## [WHAT IS ASKED]
Reproduce each line from the first in the data through the line that contains "self.tree, self.socket = tree, socket" exactly; give nothing else.

• • • • • • •

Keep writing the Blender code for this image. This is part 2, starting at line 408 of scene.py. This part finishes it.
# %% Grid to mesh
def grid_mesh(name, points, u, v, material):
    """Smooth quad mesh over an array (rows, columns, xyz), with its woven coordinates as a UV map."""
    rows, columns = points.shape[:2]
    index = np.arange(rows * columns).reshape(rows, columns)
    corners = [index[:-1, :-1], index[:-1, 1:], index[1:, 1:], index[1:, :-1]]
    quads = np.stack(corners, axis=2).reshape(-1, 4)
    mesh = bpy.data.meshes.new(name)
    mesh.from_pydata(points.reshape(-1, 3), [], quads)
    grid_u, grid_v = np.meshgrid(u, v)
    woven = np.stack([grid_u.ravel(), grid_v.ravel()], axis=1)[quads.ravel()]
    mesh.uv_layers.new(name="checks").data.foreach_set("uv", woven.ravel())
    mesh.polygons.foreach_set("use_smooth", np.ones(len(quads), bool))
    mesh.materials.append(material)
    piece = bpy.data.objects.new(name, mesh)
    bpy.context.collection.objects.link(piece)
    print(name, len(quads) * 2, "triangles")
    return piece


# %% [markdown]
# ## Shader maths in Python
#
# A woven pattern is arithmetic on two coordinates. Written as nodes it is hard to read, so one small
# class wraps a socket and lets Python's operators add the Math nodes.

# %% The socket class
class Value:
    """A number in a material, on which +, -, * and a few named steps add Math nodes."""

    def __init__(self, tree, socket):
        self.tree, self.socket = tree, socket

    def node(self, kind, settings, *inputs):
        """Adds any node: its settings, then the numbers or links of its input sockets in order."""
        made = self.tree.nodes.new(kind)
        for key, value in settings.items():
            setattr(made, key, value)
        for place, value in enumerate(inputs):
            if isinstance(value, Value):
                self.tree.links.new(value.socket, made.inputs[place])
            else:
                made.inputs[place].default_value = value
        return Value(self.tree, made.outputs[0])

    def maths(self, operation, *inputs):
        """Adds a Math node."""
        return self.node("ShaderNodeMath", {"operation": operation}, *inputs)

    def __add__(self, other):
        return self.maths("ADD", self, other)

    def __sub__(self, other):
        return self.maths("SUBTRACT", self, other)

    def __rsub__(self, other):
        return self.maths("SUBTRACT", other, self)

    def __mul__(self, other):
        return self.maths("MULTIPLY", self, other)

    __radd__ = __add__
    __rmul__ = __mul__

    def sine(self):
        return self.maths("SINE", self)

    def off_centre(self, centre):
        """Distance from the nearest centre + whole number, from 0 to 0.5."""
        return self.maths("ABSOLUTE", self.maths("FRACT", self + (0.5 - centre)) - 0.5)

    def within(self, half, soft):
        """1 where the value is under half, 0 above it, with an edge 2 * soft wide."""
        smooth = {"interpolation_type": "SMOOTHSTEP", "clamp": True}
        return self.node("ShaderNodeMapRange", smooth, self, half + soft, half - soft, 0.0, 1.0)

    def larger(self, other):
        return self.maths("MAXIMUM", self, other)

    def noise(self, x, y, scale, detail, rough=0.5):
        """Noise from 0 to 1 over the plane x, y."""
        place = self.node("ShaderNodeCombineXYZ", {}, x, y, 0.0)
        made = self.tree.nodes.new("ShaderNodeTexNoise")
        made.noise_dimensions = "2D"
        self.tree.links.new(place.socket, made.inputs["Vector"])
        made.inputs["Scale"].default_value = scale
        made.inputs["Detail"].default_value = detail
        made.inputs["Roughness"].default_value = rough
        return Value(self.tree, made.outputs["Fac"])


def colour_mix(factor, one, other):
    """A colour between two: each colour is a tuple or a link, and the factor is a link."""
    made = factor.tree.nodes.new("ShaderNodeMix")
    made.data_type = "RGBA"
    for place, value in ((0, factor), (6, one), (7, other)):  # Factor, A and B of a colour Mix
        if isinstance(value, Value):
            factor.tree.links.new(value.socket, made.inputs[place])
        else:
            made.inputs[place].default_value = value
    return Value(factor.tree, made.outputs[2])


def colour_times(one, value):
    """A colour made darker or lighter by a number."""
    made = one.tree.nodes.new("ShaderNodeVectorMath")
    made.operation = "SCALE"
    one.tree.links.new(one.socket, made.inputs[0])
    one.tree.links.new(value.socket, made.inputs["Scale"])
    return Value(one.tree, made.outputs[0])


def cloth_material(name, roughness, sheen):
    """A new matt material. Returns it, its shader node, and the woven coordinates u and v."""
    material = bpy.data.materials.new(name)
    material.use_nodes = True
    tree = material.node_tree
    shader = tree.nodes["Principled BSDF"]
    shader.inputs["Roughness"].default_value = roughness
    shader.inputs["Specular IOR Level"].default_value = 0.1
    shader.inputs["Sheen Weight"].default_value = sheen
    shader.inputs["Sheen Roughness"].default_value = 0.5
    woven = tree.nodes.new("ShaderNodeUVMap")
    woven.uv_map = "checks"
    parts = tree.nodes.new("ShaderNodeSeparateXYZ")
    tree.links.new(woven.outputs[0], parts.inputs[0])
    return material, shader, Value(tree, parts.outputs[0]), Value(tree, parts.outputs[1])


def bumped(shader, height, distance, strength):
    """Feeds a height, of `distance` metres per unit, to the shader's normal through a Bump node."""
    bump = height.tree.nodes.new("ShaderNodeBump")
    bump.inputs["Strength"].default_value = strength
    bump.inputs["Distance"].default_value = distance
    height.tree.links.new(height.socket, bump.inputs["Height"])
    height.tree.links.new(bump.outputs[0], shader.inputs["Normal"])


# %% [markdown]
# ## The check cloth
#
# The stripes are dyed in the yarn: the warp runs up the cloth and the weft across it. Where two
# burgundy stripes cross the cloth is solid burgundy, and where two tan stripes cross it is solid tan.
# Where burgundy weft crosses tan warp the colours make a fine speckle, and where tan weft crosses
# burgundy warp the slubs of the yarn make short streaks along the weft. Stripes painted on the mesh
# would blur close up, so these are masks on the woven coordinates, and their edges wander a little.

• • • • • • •

## [FINISHED ANSWER]
Keep writing the Blender code for this image. This is part 2, starting at line 408 of scene.py. This part finishes it.
# %% Grid to mesh
def grid_mesh(name, points, u, v, material):
    """Smooth quad mesh over an array (rows, columns, xyz), with its woven coordinates as a UV map."""
    rows, columns = points.shape[:2]
    index = np.arange(rows * columns).reshape(rows, columns)
    corners = [index[:-1, :-1], index[:-1, 1:], index[1:, 1:], index[1:, :-1]]
    quads = np.stack(corners, axis=2).reshape(-1, 4)
    mesh = bpy.data.meshes.new(name)
    mesh.from_pydata(points.reshape(-1, 3), [], quads)
    grid_u, grid_v = np.meshgrid(u, v)
    woven = np.stack([grid_u.ravel(), grid_v.ravel()], axis=1)[quads.ravel()]
    mesh.uv_layers.new(name="checks").data.foreach_set("uv", woven.ravel())
    mesh.polygons.foreach_set("use_smooth", np.ones(len(quads), bool))
    mesh.materials.append(material)
    piece = bpy.data.objects.new(name, mesh)
    bpy.context.collection.objects.link(piece)
    print(name, len(quads) * 2, "triangles")
    return piece


# %% [markdown]
# ## Shader maths in Python
#
# A woven pattern is arithmetic on two coordinates. Written as nodes it is hard to read, so one small
# class wraps a socket and lets Python's operators add the Math nodes.

# %% The socket class
class Value:
    """A number in a material, on which +, -, * and a few named steps add Math nodes."""

    def __init__(self, tree, socket):
        self.tree, self.socket = tree, socket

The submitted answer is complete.